▶ **WHAT YOU WILL DO**:
Exactly the lines from the start of the data through the line containing "# The origin" should be output, with both ends kept and nothing added.

══ SOURCE MATERIAL ══

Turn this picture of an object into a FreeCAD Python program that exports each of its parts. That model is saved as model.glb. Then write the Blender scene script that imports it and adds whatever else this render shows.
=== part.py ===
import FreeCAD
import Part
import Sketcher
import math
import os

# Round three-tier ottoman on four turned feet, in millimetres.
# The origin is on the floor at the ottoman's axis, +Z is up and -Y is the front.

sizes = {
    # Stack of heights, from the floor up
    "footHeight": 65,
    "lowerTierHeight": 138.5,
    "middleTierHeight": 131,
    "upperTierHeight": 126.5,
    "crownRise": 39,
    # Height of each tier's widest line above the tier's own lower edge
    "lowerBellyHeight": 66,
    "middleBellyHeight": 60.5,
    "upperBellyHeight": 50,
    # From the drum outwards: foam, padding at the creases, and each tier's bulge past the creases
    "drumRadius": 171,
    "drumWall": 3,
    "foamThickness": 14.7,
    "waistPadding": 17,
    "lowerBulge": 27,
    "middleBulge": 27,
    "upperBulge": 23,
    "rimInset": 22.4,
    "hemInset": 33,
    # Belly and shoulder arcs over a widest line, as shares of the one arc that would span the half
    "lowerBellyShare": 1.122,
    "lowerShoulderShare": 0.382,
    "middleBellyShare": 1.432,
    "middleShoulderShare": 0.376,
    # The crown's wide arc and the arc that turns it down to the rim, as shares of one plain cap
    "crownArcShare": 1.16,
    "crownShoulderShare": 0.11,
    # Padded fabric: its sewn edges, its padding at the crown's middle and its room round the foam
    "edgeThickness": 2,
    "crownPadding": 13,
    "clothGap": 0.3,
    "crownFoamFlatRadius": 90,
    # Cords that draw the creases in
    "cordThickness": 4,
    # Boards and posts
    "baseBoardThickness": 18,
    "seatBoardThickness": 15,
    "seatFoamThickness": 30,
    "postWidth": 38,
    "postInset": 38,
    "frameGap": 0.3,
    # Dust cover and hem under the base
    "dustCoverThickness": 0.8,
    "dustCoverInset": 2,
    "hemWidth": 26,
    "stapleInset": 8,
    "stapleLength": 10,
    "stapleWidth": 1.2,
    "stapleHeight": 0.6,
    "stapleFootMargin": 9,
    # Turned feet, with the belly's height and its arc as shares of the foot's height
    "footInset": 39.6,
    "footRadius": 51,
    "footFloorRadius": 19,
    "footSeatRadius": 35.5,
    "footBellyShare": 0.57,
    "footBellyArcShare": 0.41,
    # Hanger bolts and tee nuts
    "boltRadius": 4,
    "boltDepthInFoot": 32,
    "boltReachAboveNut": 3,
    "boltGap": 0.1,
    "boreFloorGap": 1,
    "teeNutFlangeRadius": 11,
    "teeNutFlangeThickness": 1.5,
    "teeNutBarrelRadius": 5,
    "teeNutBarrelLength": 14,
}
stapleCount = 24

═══

▶ **FULL SOLUTION**:
Turn this picture of an object into a FreeCAD Python program that exports each of its parts. That model is saved as model.glb. Then write the Blender scene script that imports it and adds whatever else this render shows.
=== part.py ===
import FreeCAD
import Part
import Sketcher
import math
import os

# Round three-tier ottoman on four turned feet, in millimetres.
# The origin is on the floor at the ottoman's axis, +Z is up and -Y is the front.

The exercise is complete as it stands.